Given exercise: Count how many lines contain the word "context". Please give only the number.

Extracted data:
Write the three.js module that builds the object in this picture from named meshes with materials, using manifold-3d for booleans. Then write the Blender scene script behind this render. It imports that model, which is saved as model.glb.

---

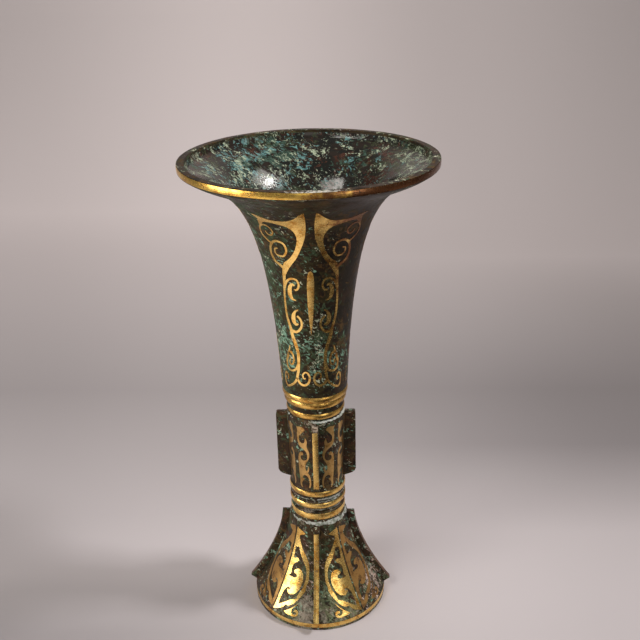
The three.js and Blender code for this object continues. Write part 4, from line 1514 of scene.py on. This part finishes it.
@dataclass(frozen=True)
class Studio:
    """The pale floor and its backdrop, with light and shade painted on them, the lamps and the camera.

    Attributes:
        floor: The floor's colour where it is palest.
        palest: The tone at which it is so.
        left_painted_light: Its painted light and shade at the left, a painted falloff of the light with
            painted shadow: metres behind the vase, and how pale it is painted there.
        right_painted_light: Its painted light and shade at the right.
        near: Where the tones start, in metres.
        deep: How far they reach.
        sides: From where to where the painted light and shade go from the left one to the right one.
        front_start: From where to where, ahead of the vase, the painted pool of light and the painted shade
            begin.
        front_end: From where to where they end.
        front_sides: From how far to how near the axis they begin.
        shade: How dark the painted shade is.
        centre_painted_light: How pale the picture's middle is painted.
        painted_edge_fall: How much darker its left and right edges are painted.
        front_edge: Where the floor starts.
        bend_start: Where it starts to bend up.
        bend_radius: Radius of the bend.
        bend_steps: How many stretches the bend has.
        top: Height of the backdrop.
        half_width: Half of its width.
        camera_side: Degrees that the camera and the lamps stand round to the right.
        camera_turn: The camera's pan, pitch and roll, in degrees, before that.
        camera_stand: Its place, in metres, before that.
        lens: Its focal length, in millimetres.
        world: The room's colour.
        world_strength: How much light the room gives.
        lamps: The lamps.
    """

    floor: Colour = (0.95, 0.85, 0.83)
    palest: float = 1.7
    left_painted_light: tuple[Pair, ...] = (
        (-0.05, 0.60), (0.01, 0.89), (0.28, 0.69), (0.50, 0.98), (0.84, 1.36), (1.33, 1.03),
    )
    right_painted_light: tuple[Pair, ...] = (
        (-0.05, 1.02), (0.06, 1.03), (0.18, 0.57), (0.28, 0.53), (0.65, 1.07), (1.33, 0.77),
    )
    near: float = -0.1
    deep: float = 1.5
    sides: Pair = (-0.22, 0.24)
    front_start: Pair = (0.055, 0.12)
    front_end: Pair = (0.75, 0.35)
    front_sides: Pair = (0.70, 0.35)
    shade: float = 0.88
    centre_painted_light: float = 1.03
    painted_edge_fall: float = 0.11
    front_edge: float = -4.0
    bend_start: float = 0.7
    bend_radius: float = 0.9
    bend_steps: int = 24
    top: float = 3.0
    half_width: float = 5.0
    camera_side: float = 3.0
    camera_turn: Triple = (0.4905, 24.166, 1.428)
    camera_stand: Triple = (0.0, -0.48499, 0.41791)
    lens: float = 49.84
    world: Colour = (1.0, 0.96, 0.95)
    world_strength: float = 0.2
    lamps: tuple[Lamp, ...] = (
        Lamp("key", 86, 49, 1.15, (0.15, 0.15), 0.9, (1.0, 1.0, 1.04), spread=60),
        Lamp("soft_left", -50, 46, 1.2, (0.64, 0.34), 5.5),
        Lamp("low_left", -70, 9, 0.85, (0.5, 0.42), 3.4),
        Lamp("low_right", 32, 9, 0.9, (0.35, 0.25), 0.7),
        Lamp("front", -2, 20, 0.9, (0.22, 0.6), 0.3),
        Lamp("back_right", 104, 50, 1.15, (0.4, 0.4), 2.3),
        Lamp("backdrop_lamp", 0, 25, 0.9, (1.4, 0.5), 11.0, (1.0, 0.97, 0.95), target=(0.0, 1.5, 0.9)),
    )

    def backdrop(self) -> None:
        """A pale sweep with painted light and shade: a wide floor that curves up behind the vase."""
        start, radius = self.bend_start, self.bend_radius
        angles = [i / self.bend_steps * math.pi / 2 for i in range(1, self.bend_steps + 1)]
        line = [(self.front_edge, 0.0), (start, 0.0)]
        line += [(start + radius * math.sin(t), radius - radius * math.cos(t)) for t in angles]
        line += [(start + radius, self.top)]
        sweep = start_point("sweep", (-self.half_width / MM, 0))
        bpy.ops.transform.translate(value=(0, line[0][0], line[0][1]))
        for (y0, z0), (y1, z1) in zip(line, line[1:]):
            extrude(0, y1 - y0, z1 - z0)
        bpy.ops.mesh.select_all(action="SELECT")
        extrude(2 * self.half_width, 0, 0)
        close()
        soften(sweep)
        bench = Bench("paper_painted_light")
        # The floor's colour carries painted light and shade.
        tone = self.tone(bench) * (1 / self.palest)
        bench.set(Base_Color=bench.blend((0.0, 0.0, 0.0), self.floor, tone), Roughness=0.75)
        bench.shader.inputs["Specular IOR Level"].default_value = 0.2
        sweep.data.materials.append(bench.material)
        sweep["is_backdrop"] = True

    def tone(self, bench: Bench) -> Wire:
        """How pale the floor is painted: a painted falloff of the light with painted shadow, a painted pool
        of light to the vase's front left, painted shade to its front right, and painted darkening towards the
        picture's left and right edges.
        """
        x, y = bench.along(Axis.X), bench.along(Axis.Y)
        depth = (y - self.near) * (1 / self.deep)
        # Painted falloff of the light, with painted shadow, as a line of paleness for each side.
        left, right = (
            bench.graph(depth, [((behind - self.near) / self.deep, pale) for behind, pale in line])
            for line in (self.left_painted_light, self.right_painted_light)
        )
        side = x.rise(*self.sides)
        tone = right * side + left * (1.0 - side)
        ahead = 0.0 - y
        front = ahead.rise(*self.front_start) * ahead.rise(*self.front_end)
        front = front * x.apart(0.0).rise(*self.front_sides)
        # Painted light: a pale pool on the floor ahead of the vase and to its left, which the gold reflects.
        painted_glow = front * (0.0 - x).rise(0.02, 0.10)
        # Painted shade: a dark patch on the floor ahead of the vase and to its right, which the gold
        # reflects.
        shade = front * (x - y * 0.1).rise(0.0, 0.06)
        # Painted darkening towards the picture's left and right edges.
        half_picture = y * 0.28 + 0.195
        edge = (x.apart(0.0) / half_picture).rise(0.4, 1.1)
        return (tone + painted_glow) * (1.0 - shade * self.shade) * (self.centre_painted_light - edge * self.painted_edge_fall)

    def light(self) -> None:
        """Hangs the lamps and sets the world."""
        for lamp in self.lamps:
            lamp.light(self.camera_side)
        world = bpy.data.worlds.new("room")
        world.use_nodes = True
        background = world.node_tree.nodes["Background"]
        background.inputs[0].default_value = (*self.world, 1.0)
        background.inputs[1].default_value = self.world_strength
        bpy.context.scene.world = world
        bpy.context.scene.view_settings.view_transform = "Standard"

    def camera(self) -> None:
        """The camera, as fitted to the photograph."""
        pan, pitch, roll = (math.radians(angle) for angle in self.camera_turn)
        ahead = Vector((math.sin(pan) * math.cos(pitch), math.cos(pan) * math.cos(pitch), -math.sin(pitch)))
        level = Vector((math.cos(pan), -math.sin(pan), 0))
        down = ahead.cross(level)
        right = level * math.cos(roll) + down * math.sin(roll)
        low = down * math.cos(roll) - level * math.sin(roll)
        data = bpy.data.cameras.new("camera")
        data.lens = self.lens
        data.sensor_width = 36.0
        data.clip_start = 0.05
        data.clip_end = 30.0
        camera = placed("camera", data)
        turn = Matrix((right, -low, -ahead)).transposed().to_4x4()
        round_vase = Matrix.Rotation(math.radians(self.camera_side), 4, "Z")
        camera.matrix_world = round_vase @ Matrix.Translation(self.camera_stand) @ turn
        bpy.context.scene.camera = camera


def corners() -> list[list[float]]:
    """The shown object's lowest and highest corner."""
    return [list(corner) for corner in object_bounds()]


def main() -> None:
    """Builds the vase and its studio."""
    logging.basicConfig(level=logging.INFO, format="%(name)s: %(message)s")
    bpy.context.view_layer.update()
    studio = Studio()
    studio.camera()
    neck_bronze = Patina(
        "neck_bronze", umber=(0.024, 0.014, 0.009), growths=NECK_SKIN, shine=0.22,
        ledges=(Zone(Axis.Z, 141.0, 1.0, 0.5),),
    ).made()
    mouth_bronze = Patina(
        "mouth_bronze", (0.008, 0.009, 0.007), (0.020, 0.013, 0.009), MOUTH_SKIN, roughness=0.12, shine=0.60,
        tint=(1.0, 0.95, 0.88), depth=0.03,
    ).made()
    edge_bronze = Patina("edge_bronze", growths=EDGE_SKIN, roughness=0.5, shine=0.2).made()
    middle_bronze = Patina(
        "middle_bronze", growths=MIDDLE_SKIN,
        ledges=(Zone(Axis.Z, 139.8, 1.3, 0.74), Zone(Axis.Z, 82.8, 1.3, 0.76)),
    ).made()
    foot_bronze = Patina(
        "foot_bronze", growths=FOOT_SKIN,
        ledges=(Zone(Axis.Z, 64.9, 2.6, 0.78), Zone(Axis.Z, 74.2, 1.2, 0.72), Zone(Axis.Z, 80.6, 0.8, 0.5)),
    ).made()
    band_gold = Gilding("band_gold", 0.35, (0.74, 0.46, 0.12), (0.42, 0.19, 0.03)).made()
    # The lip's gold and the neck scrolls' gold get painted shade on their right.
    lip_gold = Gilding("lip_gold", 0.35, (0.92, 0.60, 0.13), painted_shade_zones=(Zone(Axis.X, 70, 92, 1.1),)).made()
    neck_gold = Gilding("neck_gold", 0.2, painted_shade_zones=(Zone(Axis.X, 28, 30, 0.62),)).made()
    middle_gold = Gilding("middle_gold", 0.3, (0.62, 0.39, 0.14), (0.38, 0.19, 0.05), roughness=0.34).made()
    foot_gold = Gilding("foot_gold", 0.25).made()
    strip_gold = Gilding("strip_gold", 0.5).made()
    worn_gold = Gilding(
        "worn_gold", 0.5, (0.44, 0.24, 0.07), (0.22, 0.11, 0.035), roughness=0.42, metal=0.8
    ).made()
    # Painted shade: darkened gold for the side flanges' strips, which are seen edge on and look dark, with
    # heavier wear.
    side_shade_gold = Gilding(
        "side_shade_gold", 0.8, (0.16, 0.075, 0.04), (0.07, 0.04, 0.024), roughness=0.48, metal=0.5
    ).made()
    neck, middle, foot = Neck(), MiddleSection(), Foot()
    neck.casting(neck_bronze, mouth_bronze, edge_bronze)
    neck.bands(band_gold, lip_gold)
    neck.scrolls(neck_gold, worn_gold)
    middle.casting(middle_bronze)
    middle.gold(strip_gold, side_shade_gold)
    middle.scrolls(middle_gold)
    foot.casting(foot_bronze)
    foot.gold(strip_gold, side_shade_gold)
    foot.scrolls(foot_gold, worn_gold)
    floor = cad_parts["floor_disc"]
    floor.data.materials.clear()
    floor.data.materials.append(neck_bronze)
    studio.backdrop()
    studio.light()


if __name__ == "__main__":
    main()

Written solution: 4